According to a July Business Insider report, the average person spends more than 20 minutes a day on Facebook. Since the average person also checks their phone 150 times a day according to Kleiner Perkins Caulfield & Byers, the inference is that all 20 of those minutes spent on Facebook aren’t consecutive.

With so many more distractions and updates to read, the engagement metric used by Facebook is three seconds, though their 30 second video limit is the same as Instagram videos. Jim Squires, director of market operations at Instagram, agrees that “… some brands… tell their story in a six-second slow-motion video showcasing product… others will engage their audience with a 30-second movie trailer… ”

So, is shorter always better for social media platforms, asks the report.

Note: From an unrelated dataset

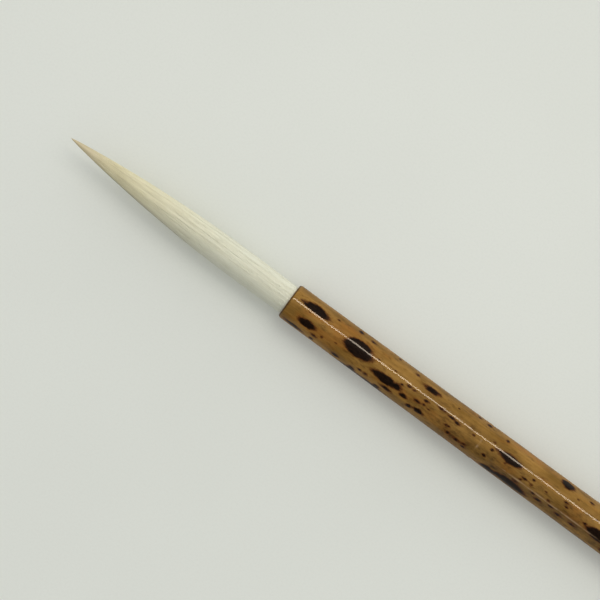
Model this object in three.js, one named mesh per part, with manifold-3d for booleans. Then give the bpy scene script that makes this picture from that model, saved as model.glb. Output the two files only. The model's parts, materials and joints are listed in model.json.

It looks like 30 seconds is the current consensus.

BUT, says the report, no matter the platform, there is no optimal length. How long a video should be depends on a million different factors, but there is one universal truth: the content should be good. The different pieces are for different people who have different intents, and the new marketing challenge is to look for it. Ultimately, the length of your video takes a backseat to its content, which should be tailored to different platforms.

For more information from ClickZ, please visit here.



3 comments about "How Long Is Short?".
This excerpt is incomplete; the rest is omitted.